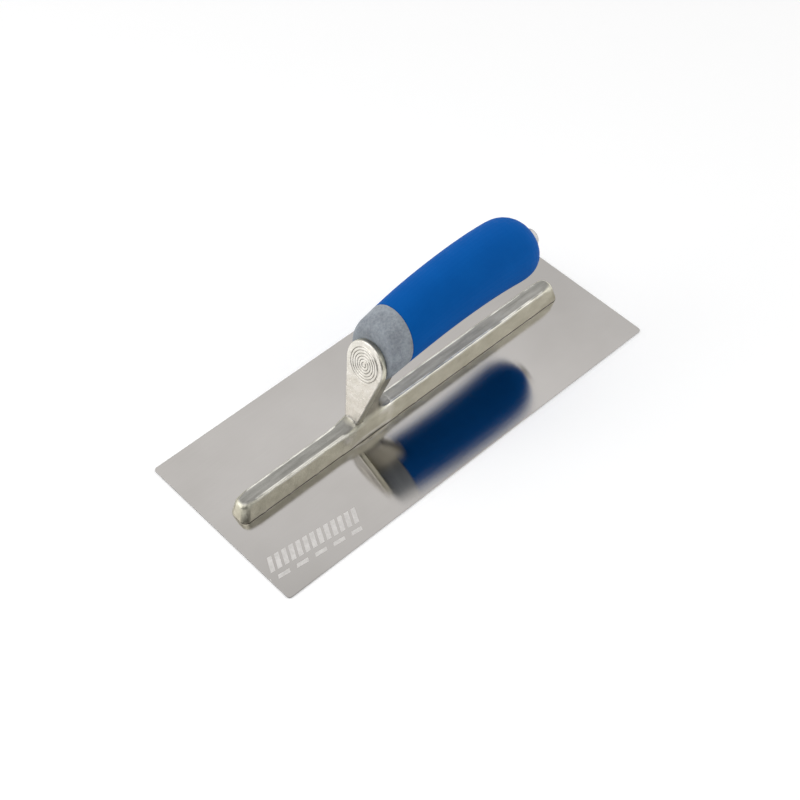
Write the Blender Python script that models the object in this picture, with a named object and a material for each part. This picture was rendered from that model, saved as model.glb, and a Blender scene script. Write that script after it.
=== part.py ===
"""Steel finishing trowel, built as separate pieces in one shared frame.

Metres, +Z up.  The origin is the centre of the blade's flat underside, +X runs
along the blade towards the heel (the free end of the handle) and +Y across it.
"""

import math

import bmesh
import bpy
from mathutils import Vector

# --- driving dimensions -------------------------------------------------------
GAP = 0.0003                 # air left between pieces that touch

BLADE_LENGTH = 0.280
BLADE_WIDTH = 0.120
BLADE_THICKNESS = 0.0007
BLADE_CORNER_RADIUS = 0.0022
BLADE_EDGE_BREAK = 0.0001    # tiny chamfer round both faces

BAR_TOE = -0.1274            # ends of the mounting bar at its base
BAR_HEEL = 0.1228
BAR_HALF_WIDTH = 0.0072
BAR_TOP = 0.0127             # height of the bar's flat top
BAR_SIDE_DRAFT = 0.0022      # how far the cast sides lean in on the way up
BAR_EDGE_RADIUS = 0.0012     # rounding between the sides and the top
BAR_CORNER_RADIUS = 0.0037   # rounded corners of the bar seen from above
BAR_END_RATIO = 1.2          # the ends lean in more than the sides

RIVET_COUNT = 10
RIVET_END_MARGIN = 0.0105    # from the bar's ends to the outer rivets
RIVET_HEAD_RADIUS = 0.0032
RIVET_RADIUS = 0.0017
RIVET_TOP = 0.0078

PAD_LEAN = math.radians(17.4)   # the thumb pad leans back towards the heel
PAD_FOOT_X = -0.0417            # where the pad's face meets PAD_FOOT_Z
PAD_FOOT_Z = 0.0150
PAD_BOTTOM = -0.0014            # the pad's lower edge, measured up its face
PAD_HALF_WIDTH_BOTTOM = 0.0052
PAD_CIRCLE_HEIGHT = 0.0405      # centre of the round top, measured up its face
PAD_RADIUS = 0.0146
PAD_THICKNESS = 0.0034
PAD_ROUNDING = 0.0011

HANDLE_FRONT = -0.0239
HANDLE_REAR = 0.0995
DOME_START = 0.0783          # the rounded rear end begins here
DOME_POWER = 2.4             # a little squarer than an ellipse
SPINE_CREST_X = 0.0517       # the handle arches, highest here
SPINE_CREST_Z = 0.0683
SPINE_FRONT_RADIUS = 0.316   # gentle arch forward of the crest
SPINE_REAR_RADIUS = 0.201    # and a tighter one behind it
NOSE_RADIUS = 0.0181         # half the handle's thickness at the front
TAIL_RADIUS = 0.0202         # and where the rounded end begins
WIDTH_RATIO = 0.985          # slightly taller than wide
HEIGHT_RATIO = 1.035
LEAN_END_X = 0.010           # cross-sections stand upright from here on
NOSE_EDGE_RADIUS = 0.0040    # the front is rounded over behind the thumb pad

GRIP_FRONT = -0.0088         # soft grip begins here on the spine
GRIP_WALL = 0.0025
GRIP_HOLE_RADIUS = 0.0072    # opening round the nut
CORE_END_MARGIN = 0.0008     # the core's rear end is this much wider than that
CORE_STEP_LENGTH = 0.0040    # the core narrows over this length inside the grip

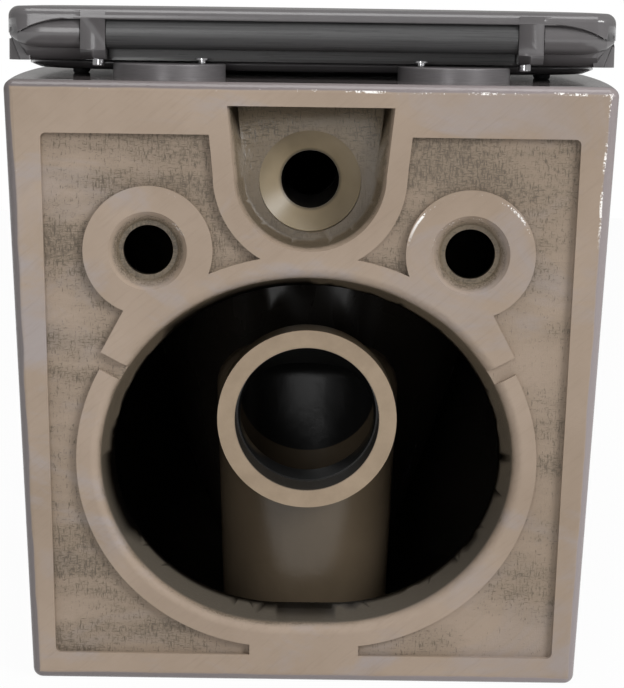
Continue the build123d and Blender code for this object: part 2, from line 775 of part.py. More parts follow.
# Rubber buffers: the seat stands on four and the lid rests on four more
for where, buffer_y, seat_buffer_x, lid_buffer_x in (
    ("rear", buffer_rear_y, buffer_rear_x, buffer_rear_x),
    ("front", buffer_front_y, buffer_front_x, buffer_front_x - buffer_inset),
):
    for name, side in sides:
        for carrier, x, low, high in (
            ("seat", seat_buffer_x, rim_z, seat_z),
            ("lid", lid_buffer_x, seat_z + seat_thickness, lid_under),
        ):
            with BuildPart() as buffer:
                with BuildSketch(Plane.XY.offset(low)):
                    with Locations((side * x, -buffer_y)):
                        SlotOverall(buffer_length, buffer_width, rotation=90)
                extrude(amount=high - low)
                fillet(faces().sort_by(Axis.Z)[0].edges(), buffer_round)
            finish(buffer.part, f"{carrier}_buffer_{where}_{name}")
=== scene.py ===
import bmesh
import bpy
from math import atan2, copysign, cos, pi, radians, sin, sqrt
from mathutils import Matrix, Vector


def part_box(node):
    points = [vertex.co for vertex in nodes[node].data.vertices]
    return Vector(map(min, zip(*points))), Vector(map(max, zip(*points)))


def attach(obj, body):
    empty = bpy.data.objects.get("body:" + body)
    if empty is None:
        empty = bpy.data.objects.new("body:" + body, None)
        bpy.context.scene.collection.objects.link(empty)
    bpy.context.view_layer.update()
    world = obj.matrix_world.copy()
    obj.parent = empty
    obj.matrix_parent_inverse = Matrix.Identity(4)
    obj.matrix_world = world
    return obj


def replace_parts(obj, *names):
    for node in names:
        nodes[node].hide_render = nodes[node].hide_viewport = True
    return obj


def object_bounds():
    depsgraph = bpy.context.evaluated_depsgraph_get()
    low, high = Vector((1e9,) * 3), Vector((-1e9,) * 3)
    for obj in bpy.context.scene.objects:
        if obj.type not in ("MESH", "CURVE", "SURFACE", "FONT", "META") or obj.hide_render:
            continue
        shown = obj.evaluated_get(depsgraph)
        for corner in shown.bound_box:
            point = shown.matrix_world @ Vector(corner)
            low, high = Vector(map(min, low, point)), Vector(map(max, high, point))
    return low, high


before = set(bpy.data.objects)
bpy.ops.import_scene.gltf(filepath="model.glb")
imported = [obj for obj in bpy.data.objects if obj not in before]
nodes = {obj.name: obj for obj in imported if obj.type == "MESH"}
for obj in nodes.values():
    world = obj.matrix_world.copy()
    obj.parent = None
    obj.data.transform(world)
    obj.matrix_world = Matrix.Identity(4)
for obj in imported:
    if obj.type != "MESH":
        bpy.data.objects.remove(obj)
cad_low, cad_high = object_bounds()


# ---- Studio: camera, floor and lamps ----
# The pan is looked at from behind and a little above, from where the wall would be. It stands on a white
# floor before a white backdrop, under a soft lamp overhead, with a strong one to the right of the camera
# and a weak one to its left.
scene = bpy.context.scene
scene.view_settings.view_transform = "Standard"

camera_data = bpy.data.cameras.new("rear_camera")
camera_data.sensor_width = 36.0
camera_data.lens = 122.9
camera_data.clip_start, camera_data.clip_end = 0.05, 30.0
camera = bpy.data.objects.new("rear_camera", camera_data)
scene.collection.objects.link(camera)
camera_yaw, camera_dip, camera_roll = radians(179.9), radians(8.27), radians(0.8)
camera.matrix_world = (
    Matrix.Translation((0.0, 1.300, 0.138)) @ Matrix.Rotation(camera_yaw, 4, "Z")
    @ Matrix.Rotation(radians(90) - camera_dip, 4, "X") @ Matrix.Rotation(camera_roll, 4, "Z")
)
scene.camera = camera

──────

_PROBLEM DETAILS_:
Using the entries above, give again exactly the lines from the line holding "extrude(amount=high - low)" through the line holding "if empty is". Include both end lines and nothing else.

_REPLY TO THE EXERCISE_:
                extrude(amount=high - low)
                fillet(faces().sort_by(Axis.Z)[0].edges(), buffer_round)
            finish(buffer.part, f"{carrier}_buffer_{where}_{name}")
=== scene.py ===
import bmesh
import bpy
from math import atan2, copysign, cos, pi, radians, sin, sqrt
from mathutils import Matrix, Vector


def part_box(node):
    points = [vertex.co for vertex in nodes[node].data.vertices]
    return Vector(map(min, zip(*points))), Vector(map(max, zip(*points)))


def attach(obj, body):
    empty = bpy.data.objects.get("body:" + body)
    if empty is None:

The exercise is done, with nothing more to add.